La scrittura e il cinema rappresentano dunque un’occasione preziosa per denunciare in chiave artistica il vuoto e l’orrore, la Sicilia assuefatta all’omertà mafiosa (da qui la delazione contro il silenzio che gli ingiusti vorrebbero imporre) e il degrado antropologico della nazione italiana. Così si esprime l’autore su Palermo: «Pure quando ci vivevo, mai mi sono sentito stabile e residente in questa città, come se ogni giorno dovessi lasciarla, volessi andare via». Forse era semplicemente questo che voleva raccontare: «La paura di non appartenere più a un luogo».

Un’altra figura fondamentale è quella del poeta Lucio Piccolo, cugino di Tomasi di Lampedusa, nel film interpretato da Leopoldo Trieste. L’attore è straordinariamente verosimile per adesione interpretativa, in un impasto indovinato di tragico e buffo. Per il cineasta, il mondo dei Piccolo esprimeva la più assoluta refrattarietà alla cura e l’estrema resistenza aristocratica all’interpretazione della psiche. Come psicoanalista freudiana, nella Palermo degli anni Cinquanta, la principessa Licy compie infatti un tradimento di classe, introducendo un elemento di rottura sociale. Al pari dell’alterità letteraria di Lampedusa, anche lei è un’intrusa.
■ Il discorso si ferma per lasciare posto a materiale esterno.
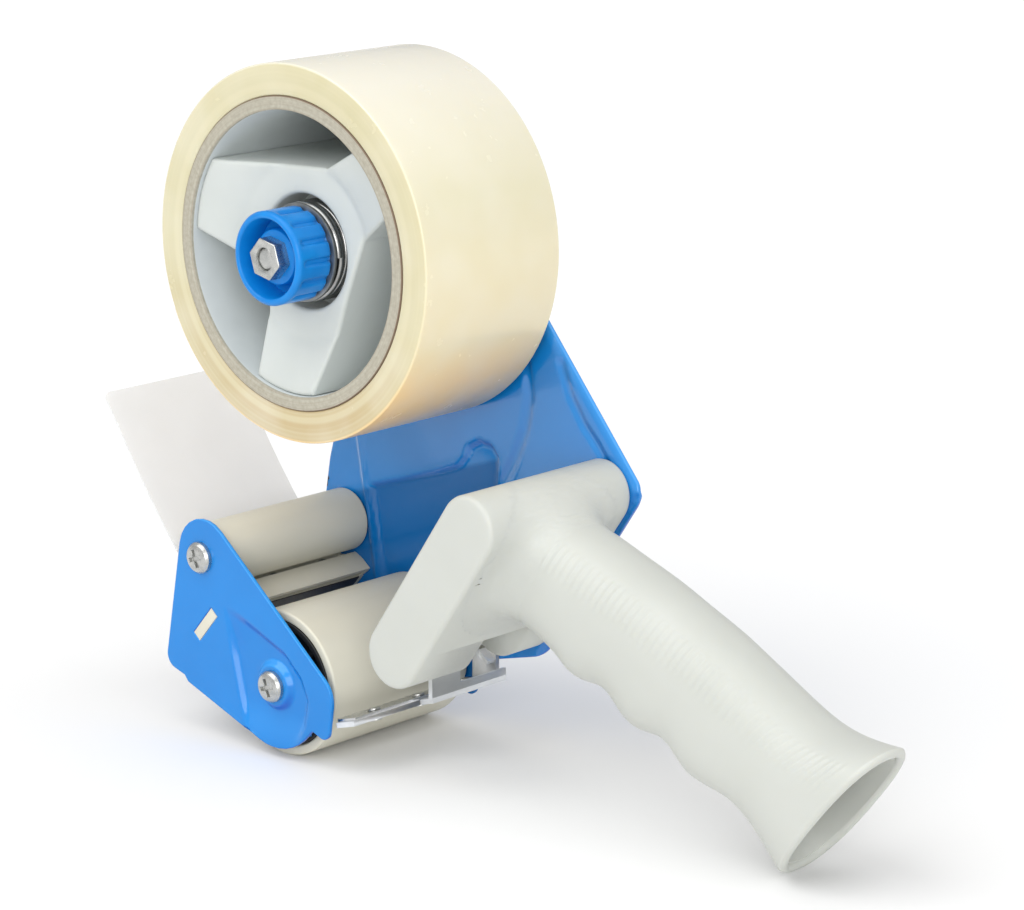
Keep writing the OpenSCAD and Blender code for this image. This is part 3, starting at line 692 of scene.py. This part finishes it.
BOSS_APEX = np.array([-25.0, -98.8])
BOSS_LEFT = [(-25.0, -98.8), (-26.2, -101.1), (-23.2, -114.5), (-19.7, -129.0), (-17.6, -138.0)]
BOSS_RIGHT = [(-25.0, -98.8), (-23.6, -99.7), (-10.5, -105.2), (-1.5, -108.7), (5.0, -114.6), (8.0, -121.0),
              (6.4, -129.0), (2.0, -138.0)]
BOSS_HEIGHT = -1.7
BOSS_LEFT_SLOPE = 2.0
BOSS_RIGHT_SLOPE = 3.0
DISH_R = 5.4
DISH_WALL = 1.9


def front_plate_relief(points):
    """A fan pressed inwards, with a round seat left standing under the lower screw."""
    area = soften(np.array(BOSS_LEFT[::-1] + BOSS_RIGHT[1:], float), 2.2)
    within = inside(points, area)
    left = np.where(within, distance_to(points, BOSS_LEFT), 0)
    right = np.where(within, distance_to(points, BOSS_RIGHT), 0)
    rise = smooth(left / BOSS_LEFT_SLOPE) * smooth(right / BOSS_RIGHT_SLOPE)
    fade = smooth((points[:, 1] + 138) / 13)
    near_apex = smooth(np.linalg.norm(points - BOSS_APEX, axis=1) / 16)
    dish = smooth((np.linalg.norm(points - ROLLER_AT, axis=1) - DISH_R) / DISH_WALL)
    return BOSS_HEIGHT * rise * fade * near_apex * dish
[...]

Piccolo incarna qui un poeta di viaggi sospesi tra il sonno e la veglia per salvare qualcosa da un disastro che forse è già avvenuto ma che potrebbe replicarsi ancora più terribile nelle sue conseguenze. Nel suo gioco a nascondere si cela l’amore primigenio del regista per tutto ciò che è evocativo. Suggestioni, ombre, sogni e misteri da trasformare in cinema.